Wunnava and Lauze (2001) find that male alumni members, alumni who are close to retirement and the existence of alumni chapters enhance alumni giving rates. Ficano and Cunningham (2001) offer one of the more extensive modern studies. They conclude an institution's academic reputation, the measured scholastic aptitude of the student population, its faculty-student ratio, its function and structure, and the vocational choices of graduates significantly impact alumni giving. These studies imply that alumni who have been successful are more likely to give funds but only if they feel connected to the institution and believe that the institution needs the funds.

Overall, the current literature has focused much more on the psychology of giving instead of who gives. Despite the expansion of research into alumni giving there is still a need for quantitative research to explore the impact of rapidly changing trends such as rising student debt, increasing tuition and fees, and the dramatic expansion of women and minority enrollments.

DATA AND MODEL

The primary source of cross-sectional data employed in this study is the U.S. News & World Report's website (usnews.com). The subscription component of the website not only offers traditional information on several colleges but has recently added student debt information for almost 200 colleges and universities. The general model in this study used to evaluate the determinants of alumni giving rates is comprised of a total of thirteen independent variables from three general categories: four financial variables, five institutional variables, and four demographic variables. The explicit empirical model employed to investigate the determinants of average student debt is specified below as:

[ALUMGIV.sub.i] = [B.sub.0] + [B.sub.1][AVDEBT.sub.i] + [B.sub.2][PPGRANTS.sub.i] + [B.sub.3][TUITIONFEES.sub.i] + [B.sub.4][ROOMBOARD.sub.i] + [B.sub.5][SIZE.sub.i] + [B.sub.6][PUBLIC.sub.i] + [B.sub.7][ENDOWMENT.sub.i] + [B.sub.8][LARGECLASS.sub.i] + [B.sub.9][ACCEPT.sub.i] + [B.sub.10][FULLTIME.sub.i] + [B.sub.11][FEMALE.sub.i] + [B.sub.12][AFAMERICAN.sub.i] + [B.sub.13][HISPANIC.sub.i] + [u.sub.i],

where ALUMGIV is the percent of alumni giving to the institution, AVDEBT is average student debt for an undergraduate after graduation at an institution of higher education, PPGRANTS is the percent of students receiving Pell Grants, TUITIONFEES is the 2005-06 rate of institutional tuition and fees, ROOMBOARD is the 2005-06 estimated room and board expense at an institution, SIZE is the total number of undergraduate students at the institution, PUBLIC is a categorical variable separating public and private institutions, ENDOWMENT is the size of the endowment at an institution, LARGECLASS is the percent of classes offered with more than fifty students, ACCEPT is the institution acceptance rate, FULLTIME is the percent of students attending school full-time, FEMALE is the percent of female students at the institution, AFAMERICAN is the percent of African-American students at the institution, and HISPANIC is the percent of Hispanic students at the institution.
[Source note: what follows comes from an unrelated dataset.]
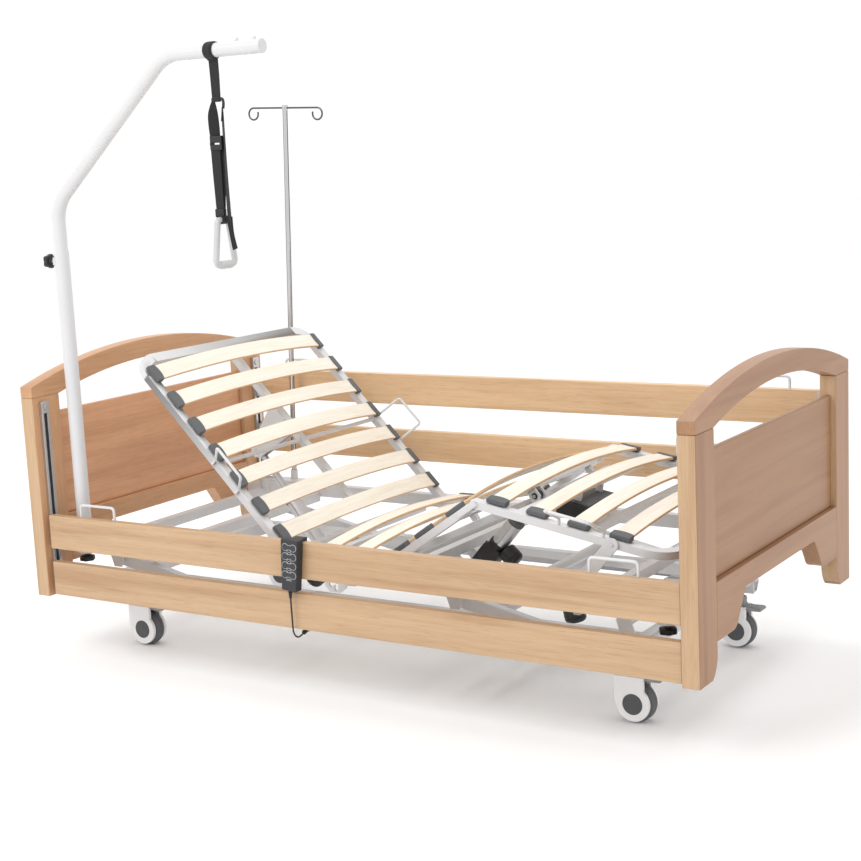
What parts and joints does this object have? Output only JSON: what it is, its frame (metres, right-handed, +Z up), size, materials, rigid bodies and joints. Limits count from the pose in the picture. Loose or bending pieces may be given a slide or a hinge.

Several alternative model specifications were considered including control variables for student/faculty ratio, institutional ranking, categorical variables for various regions of the country, and freshman retention. Inclusion of these variables into the model affected the standard errors of the coefficients but not the value of the remaining coefficients or they suffer from excessive multicollinearity with variables included in the model. For these reasons they are not included in the final model.

Descriptive statistics for the model variables are presented in Table 1. Princeton University has the highest alumni giving rate at sixty-one percent, while Nova Southeastern University and Tennessee State University have the lowest alumni giving rate at three percent.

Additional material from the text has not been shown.